Awalnya, warga tak percaya Sultan akan datang ke desa mereka. Desa yang tandus, miskin, dengan akses jalan yang rusak, rasanya mustahil menarik kedatangan seorang raja.
“Kami juga sangat sangsi kalau enggak mungkin sekelas Gubernur, apalagi Raja kok mau sampai sini,” kata Kholik Widianto, mantan penambang yang kini menjadi Ketua Pengelola Wisata Tebing Breksi, ditemui Pandangan Jogja, Sabtu (17/5).
Kholik adalah salah satu tokoh yang dulu menolak rencana menjadikan Breksi sebagai kawasan wisata. Ia ingin Breksi tetap menjadi kawasan tambang seperti selama puluhan tahun sebelumnya. Namun, kabar kedatangan Sultan mengubah banyak hal.
“Nah, untuk itu kami semangat, bagaimana nanti menyambut beliau dengan keadaan walaupun jalan yang masih jelek,” lanjutnya.
Kholik lalu menggerakkan para pemuda desa untuk membuat lebih dari seribu obor dari botol minuman bekas. Saat itu, penerangan masih sangat terbatas. Dana Karangtaruna yang terbatas habis untuk membeli solar. Mereka pun menarik iuran dari para penambang dan mencampur minyak dengan oli bekas agar biaya bisa ditekan.
“Jadinya obornya asapnya tebal dan hitam. Tapi itu ternyata menjadi momen yang luar biasa,” kenang Kholik sambil tertawa.
Malam itu menjadi titik balik. Kholik menyebut, kehadiran Sultan membawa energi yang mengubah segalanya. Breksi yang dulu hanya bekas tambang, perlahan menjelma menjadi destinasi wisata.
“Nah, itu memang energi positif yang dibawa Ngarso Dalem itu memang luar biasa Mas. Karena waktu peresmian itu betul-betul terjadi interaksi antara masyarakat dengan Ngarso Dalem,” ujarnya.

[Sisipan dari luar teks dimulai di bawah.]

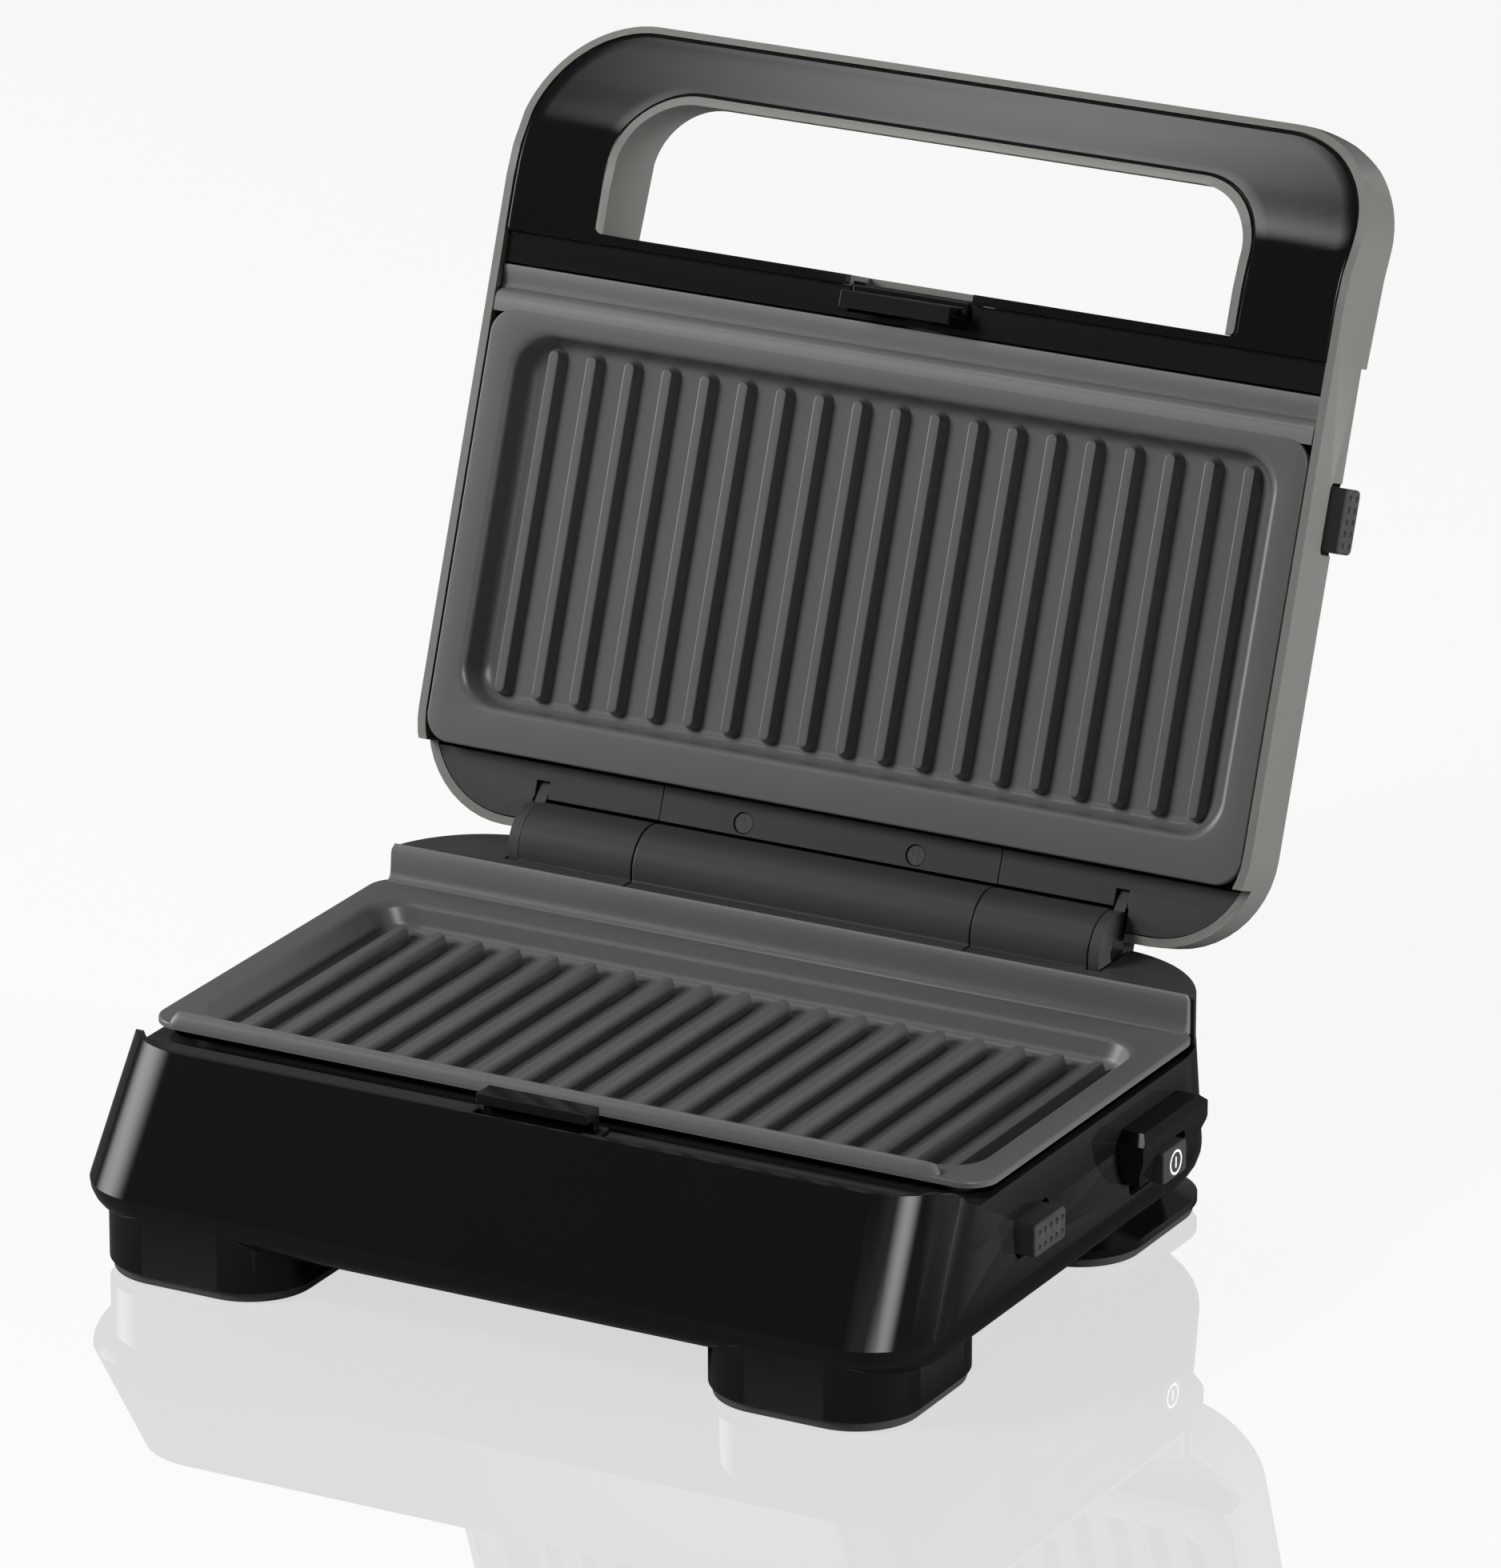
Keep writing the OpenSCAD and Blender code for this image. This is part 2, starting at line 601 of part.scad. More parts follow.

“Jadi warga itu diterangkan kawasan ini ditetapkan menjadi Geoheritage, maka sudah tidak boleh ditambang lagi. Nah, untuk itu beliau juga menggali kehendak masyarakat. Pengin apa? Kan tentu saja harus ada peralihan kerja,” kata Kholik.

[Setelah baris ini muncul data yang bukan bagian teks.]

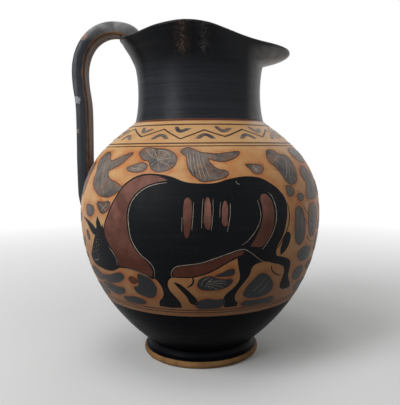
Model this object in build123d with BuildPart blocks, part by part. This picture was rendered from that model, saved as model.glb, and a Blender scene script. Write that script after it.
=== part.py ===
# A wheel-thrown pottery jug with a trefoil mouth and a high strap handle.
# Units are millimetres. Z is up, and the origin is the centre of the foot's underside.
# The spout points along +X and the handle stands on the -X side.

from build123d import *
import os
from math import cos, pi, sin

os.makedirs("parts", exist_ok=True)

# Foot ring
foot_height = 10.5
foot_radius = 45.9
foot_edge_height = 6.0
foot_edge_depth = 2.4
foot_rest_radius = 34.0
foot_hollow_radius = 31.0

# Belly: a thrown globe that narrows to the foot and to the neck
belly_radius = 93.0
belly_height = 112.3
belly_foot_radius = 40.0
belly_wall_thickness = 4.5
bowl_height_share = 0.391
shoulder_height_share = 0.541
floor_thickness = 6.0
floor_corner = 7.0

# Neck
neck_base_height = 182.0
neck_length = 42.0
neck_base_radius = 50.0
neck_waist_draw = 2.7
neck_top_draw = 0.8
neck_wall = 4.5

# Mouth: three lobes over a round base
mouth_depth = 23.4
lip_flare = 9.1
lip_wall = 3.6
spout_drop = 12.9

# Handle: a flat strap from the inside of the lip down to the belly
handle_width = 21.0
handle_thickness = 9.2
handle_edge_radius = 3.4
handle_sink = 2.8
handle_swell = 1.8
handle_rise = 5.8
handle_top_reach = 8.2
handle_end_reach = 9.3
handle_end_drop = 12.2
handle_foot_rise = 5.7
handle_straight_share = 0.112
handle_swell_share = 0.506

# Luting clay that joins the pieces
luting_width = 3.5
luting_height = 5.0
pad_inset = 1.5

# A cutting shape runs this far past what it cuts
overrun = 15.0

# Steps of halving that find a height on a curve
halving_count = 30


def between(start, end, share):
    """A size that lies a share of the way from start to end."""
    return start + (end - start) * share


def outline(radii, heights, shares):
    """Points whose radius and height are shares of the way between two ends."""
    return [
        (between(*radii, radius_share), between(*heights, height_share))
        for radius_share, height_share in shares
    ]


def inset(points, depth):
    """Control points moved inwards, square to the line between their neighbours."""
    moved = []
    last = len(points) - 1
    for index, point in enumerate(points):
        before = Vector(*points[max(index - 1, 0)])
        after = Vector(*points[min(index + 1, last)])
        along = (after - before).normalized()
        moved.append((point[0] - depth * along.Y, point[1] + depth * along.X))
    return moved


def height_on(points, radius):
    """The height at which a narrowing cubic curve reaches a radius."""
    low, high = 0.0, 1.0
    for _ in range(halving_count):
        middle = (low + high) / 2
        weights = (
            (1 - middle) ** 3,
            3 * middle * (1 - middle) ** 2,
            3 * middle**2 * (1 - middle),
            middle**3,
        )
        reached = sum(weight * point[0] for weight, point in zip(weights, points))
        low, high = (middle, high) if reached > radius else (low, middle)
    return sum(weight * point[1] for weight, point in zip(weights, points))


# Heights and radii that follow from the sizes above
neck_waist_radius = neck_base_radius - neck_waist_draw
mouth_base_radius = neck_base_radius - neck_top_draw
lip_radius = mouth_base_radius + lip_flare
mouth_base_height = neck_base_height + neck_length
lip_height = mouth_base_height + mouth_depth
bowl_height = between(foot_height, belly_height, bowl_height_share)
shoulder_height = between(belly_height, neck_base_height, shoulder_height_share)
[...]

Hanya Sultan yang Bisa Menghentikan Tambang di Breksi
Kedatangan Sultan tak sekadar untuk meresmikan wisata. Ia datang membawa misi yang lebih besar: menghentikan aktivitas pertambangan di Breksi.
Sejak Oktober 2014, kawasan Breksi telah ditetapkan sebagai geoheritage oleh Kementerian ESDM. Penetapan ini membawa konsekuensi: seluruh kegiatan tambang yang telah berlangsung sejak 1983 harus dihentikan.
Padahal, pertambangan adalah sumber penghidupan utama warga. Tanah di kawasan itu didominasi lapisan batu tebal hingga ratusan meter, tak memungkinkan untuk bertani. Sebagai gantinya, pemerintah menawarkan pengembangan pariwisata.
“Dan ini tidak mudah. Karena dari menambang, mereka bisa mendapatkan Rp5 juta sampai Rp6 juta sebulan, sedangkan wisata ini kan enggak bisa menjamin,” ujar Aria Nugrahadi yang saat itu menjadi Kepala Bidang Pengembangan Destinasi Dinas Pariwisata DIY.
Pada malam peresmian, Sultan tidak hanya meminta warga berhenti menambang. Ia juga membuka dialog, menanyakan bantuan apa yang dibutuhkan agar warga bersedia beralih profesi. Ada yang meminta warung, ada pula yang menginginkan sapi. Semua permintaan itu dipenuhi melalui Bantuan Gubernur Dana Keistimewaan (Bangub Dais).
“Pak Gubernur menyampaikan, tapi bapak ibu harus mau berhenti menambang ya. Semua jawab mau. Prosesnya enggak sampai 10 menit,” ujar Aria.
Padahal, selama berbulan-bulan sebelumnya, Aria dan timnya telah berusaha meyakinkan warga untuk menghentikan tambang dan beralih ke sektor pariwisata. Namun upaya itu tak membuahkan hasil. Bahkan, sepekan sebelum kedatangan Sultan, penolakan masih terus terjadi.
“Saat itu saya meyakini, hanya Pak Gubernur, Ngarso Dalem, yang bisa membujuk warga,” kata Aria.
Bagi Aria, semua ini menjadi simbol bersatunya pemimpin dan rakyat.
“Breksi itu simbol manunggaling kawulo lan gusti. Ngarso Dalem yang menghentikan tambang, yang memberikan harapan dan memotivasi ya Ngarso Dalem, yang membantu juga Ngarso Dalem,” ujarnya.
“Kami di dinas itu hanya menyiapkan data dan jadi katalisator agar kawula dan gusti ini segera bertemu,” pungkas Aria.
Kini, tepat 10 tahun Tebing Breksi menjadi destinasi wisata. Breksi sudah berubah, dari kawasan rusak bekas tambang menjadi tempat yang didatangi ribuan orang tiap hari. Dalam satu dekade, Tebing Breksi sudah menjadi ikon baru wisata di Sleman.